**Given task**. Go through the data below and gather each line containing "only".

**Available data**.
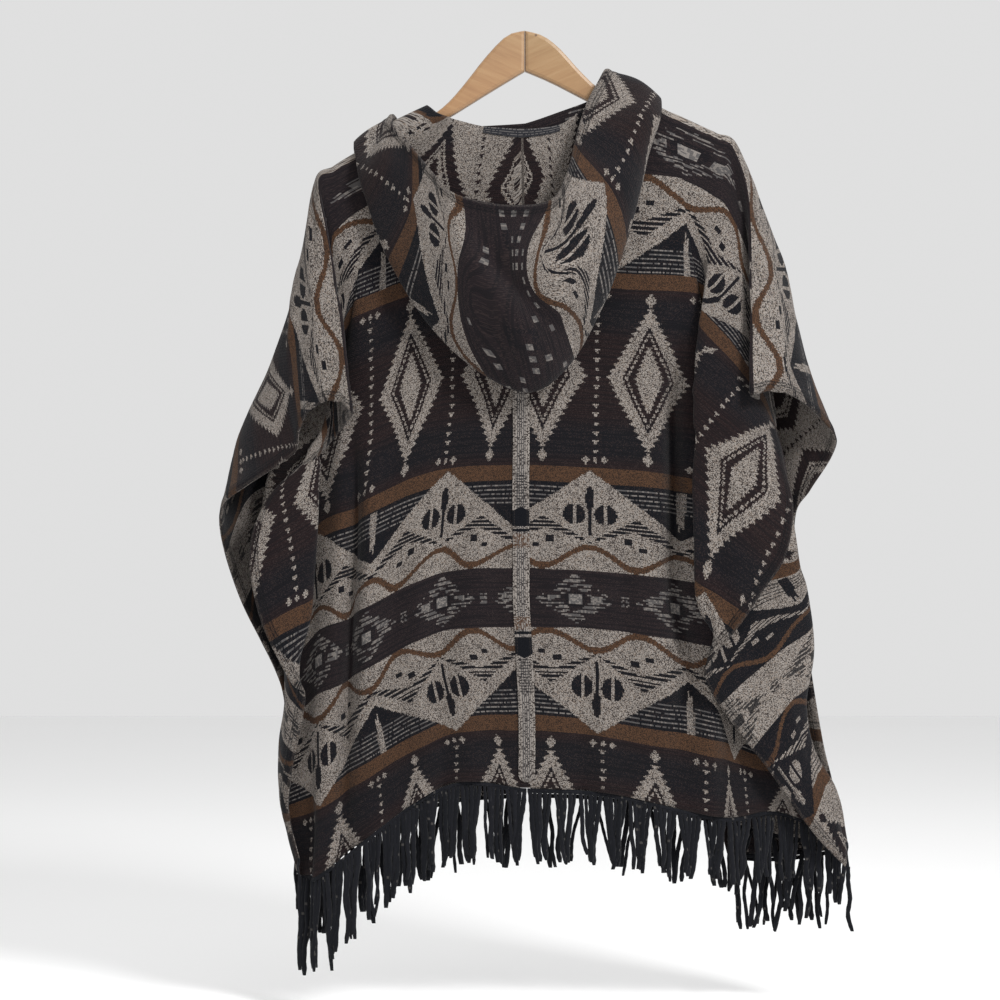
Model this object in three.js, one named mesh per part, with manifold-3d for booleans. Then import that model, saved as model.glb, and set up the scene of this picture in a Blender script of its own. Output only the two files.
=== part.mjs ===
// Hooded cape of heavy jacquard wool on a flat wooden hanger, back side towards -Y.
// Millimetres, +Z up, origin at the top of the hanger, where the hook would hold it.
//
// The cape is two half panels, each cut in one length that runs from the back hem over the
// shoulder to the front hem. Each panel is a lattice of places: one row for each weft line
// of the cloth, one named column for each fold that the weft crosses. A smooth surface
// through the lattice, thickened both ways, gives the cloth wall.
import * as THREE from 'three';
import { mergeVertices } from 'three/addons/utils/BufferGeometryUtils.js';
import Module from 'manifold-3d';

const wasm = await Module();
wasm.setup();

// ---------------------------------------------------------------- driving dimensions
const CLOTH = 2.2;            // wall of the double-faced wool
const SEAM_GAP = 0.3;         // pieces stay this far apart where they are sewn
const BACK_LENGTH = 690;      // shoulder to back hem, along the cloth
const NECK_DEPTH_BACK = 22;   // neckline below the shoulder line at the centre back
const NECK_DEPTH_FRONT = 84;  // and at the centre front
const BOARD = 12;             // hanger board, front to back
const FRINGE_LENGTH = 82;     // strand below the hem, before its own variation
const STRIP_WIDTH = 16;       // centre back strip

// The tables are drawn on one sheet, in millimetres from its top left corner. The hang
// point lies here on that sheet. "down" runs down the sheet, "out" towards the back.
const HANG = { x: 525, down: 28 };

function place(x, down, out) {
  return new THREE.Vector3(x - HANG.x, -out, HANG.down - down);
}

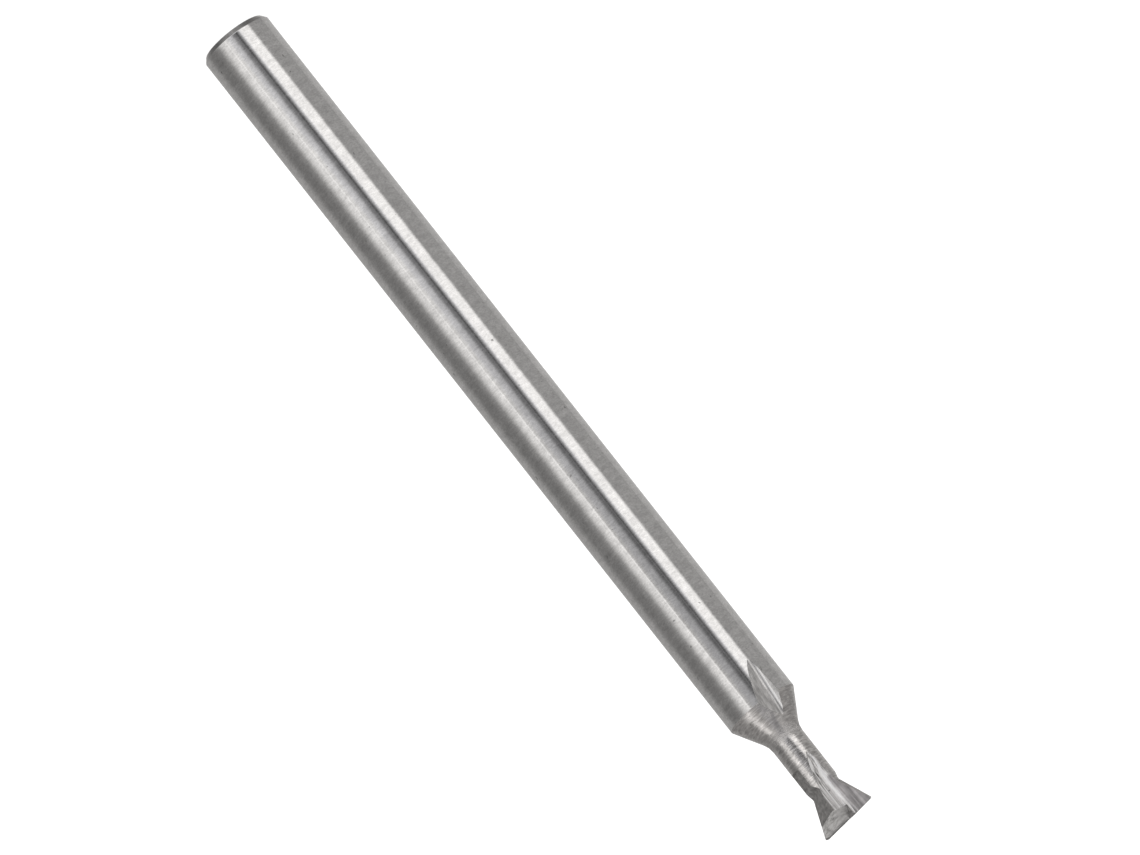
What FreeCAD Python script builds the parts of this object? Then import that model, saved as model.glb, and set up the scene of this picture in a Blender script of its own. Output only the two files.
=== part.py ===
import FreeCAD, Part
import math
import os

# A straight-fluted dovetail end mill, ground from one bar of sintered carbide.
# The tool stands on its shank end: the axis is +Z, the origin is the centre of the
# end face, and the dovetail head is at the top. The first tooth's cutting edge lies
# over +X, its rake face looks towards +Y, and its relief lies behind it, towards -Y.
# Millimetres and degrees throughout.

# Shank
shank_diameter = 3.0
overall_length = 39.0
end_chamfer_radial = 0.16
end_chamfer_axial = 0.21
end_edge_radius = 0.05

# Shoulder and neck
shoulder_angle = 30.0
shoulder_fillet_radius = 0.9
neck_diameter = 1.42
neck_length = 2.63

# Dovetail head
head_diameter = 2.75
flank_angle = 25.0
corner_chamfer_radial = 0.10
corner_chamfer_axial = 0.05
tooth_count = 2

# Flutes: a flat rake wall, a flat floor and a rounded corner between them
flute_floor_distance = 0.43
flute_floor_turn = 19.0
flute_wall_lean = 5.3
flute_corner_radius = 0.2
flute_ramp_angle = 10.8
flute_ramp_overlap = 0.18
flute_blend_radius = 4.0

# Relief behind each flank edge
flank_land_width = 0.13
flank_land_clearance = 15.0
flank_relief_turn = 58.0
neck_flat_distance = 0.596
neck_flat_length = 1.15
neck_flat_entry_angle = 60.0
undercut_angle = 27.0
undercut_lead = 0.05

# Relief behind each end edge, and the gash that opens the flute to the centre
end_land_clearance = 10.0
end_relief_turn = 15.0
end_relief_angle = 51.0
end_tip_land = 0.04
gash_height = 0.47
gash_web = 0.05

# Worked out from the sizes above
shank_radius = shank_diameter / 2
neck_radius = neck_diameter / 2
head_radius = head_diameter / 2
flank_slope = math.tan(math.radians(flank_angle))
head_height = corner_chamfer_axial + (head_radius - neck_radius) / flank_slope
head_base = overall_length - head_height
shoulder_length = (shank_radius - neck_radius) / math.tan(math.radians(shoulder_angle))
neck_base = head_base - neck_length
shoulder_base = neck_base - shoulder_length
reach = shank_diameter + head_diameter
up = FreeCAD.Vector(0, 0, 1)
origin = FreeCAD.Vector(0, 0, 0)


def prism(edges, turn, start=-reach):
    """A cutter with a closed side profile of distance and height.

    The distance is measured from the axis along a direction turned from +X about
    +Z. The profile is carried square to that direction, from the start outwards.
    """
    face = Part.Face(Part.Wire(edges))
    face.translate(FreeCAD.Vector(0, start, 0))
    solid = face.extrude(FreeCAD.Vector(0, reach - start, 0))
    solid.rotate(origin, up, turn)
    return solid


def outline(pairs):
    """Straight edges round a closed run of (distance, height) pairs."""
    corners = [FreeCAD.Vector(distance, 0, height) for distance, height in pairs]
    closed = corners + corners[:1]
    return [Part.LineSegment(a, b).toShape() for a, b in zip(closed, closed[1:])]


def half_space(point, normal):
    """A large block that fills the side of a plane that its normal points to."""
    block = Part.makeBox(4 * reach, 4 * reach, 4 * reach)
    block.translate(FreeCAD.Vector(-2 * reach, -2 * reach, 0))
    turn = FreeCAD.Rotation(up, normal)
    block.Placement = FreeCAD.Placement(point, turn).multiply(block.Placement)
    return block


def slab(low, high):
    """Everything near the axis between two heights."""
    block = Part.makeBox(2 * reach, 2 * reach, high - low)
    block.translate(FreeCAD.Vector(-reach, -reach, low))
    return block


def circle_edges(solid, radius, height):
    """The round edges of a turned solid at one radius and height."""
    found = []
    for edge in solid.Edges:
        curve = edge.Curve
        if not isinstance(curve, Part.Circle):
            continue
        if abs(curve.Radius - radius) < 1e-6 and abs(curve.Center.z - height) < 1e-6:
            found.append(edge)
    return found


def turned_blank():
    """The ground blank before fluting: shank, shoulder, neck and solid dovetail."""
    profile = [
        (0.0, 0.0),
        (shank_radius - end_chamfer_radial, 0.0),
        (shank_radius, end_chamfer_axial),
        (shank_radius, shoulder_base),
        (neck_radius, neck_base),
        (neck_radius, head_base),
        (head_radius, overall_length - corner_chamfer_axial),
        (head_radius - corner_chamfer_radial, overall_length),
        (0.0, overall_length),
    ]
    blank = Part.Face(Part.Wire(outline(profile))).revolve(origin, up, 360)
    end_edges = circle_edges(blank, shank_radius - end_chamfer_radial, 0.0)
    end_edges += circle_edges(blank, shank_radius, end_chamfer_axial)
    blank = blank.makeFillet(end_edge_radius, end_edges)
    neck_edges = circle_edges(blank, neck_radius, neck_base)
    return blank.makeFillet(shoulder_fillet_radius, neck_edges)


def flute_profile():
    """Side profile of the flute: floor along the head, blend arc, ramp out.

    The ramp is one straight line that runs out over the neck, the shoulder and the
    end of the shank, so it leaves a facet on the shoulder above the bare neck.
    """
    slope = math.tan(math.radians(flute_ramp_angle))
    ramp_start = head_base - flute_ramp_overlap
    tangent = flute_blend_radius * math.tan(math.radians(flute_ramp_angle) / 2)
    outside = shank_radius + head_radius
    ramp_end = ramp_start - (outside - flute_floor_distance) / slope
    top = overall_length + head_height
    axial = tangent * math.cos(math.radians(flute_ramp_angle))
    radial = tangent * math.sin(math.radians(flute_ramp_angle))
    blend_in = FreeCAD.Vector(flute_floor_distance, 0, ramp_start + tangent)
    blend_out = FreeCAD.Vector(flute_floor_distance + radial, 0, ramp_start - axial)
    centre = blend_in + FreeCAD.Vector(flute_blend_radius, 0, 0)
    half = math.radians(flute_ramp_angle) / 2
    middle = centre - FreeCAD.Vector(math.cos(half), 0, math.sin(half)) * flute_blend_radius
    ramp_out = FreeCAD.Vector(outside, 0, ramp_end)
    top_out = FreeCAD.Vector(outside, 0, top)
    top_in = FreeCAD.Vector(flute_floor_distance, 0, top)
    return [
        Part.LineSegment(top_in, blend_in).toShape(),
        Part.Arc(blend_in, middle, blend_out).toShape(),
        Part.LineSegment(blend_out, ramp_out).toShape(),
        Part.LineSegment(ramp_out, top_out).toShape(),
        Part.LineSegment(top_out, top_in).toShape(),
    ]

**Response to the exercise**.
Model this object in three.js, one named mesh per part, with manifold-3d for booleans. Then import that model, saved as model.glb, and set up the scene of this picture in a Blender script of its own. Output only the two files.
What FreeCAD Python script builds the parts of this object? Then import that model, saved as model.glb, and set up the scene of this picture in a Blender script of its own. Output only the two files.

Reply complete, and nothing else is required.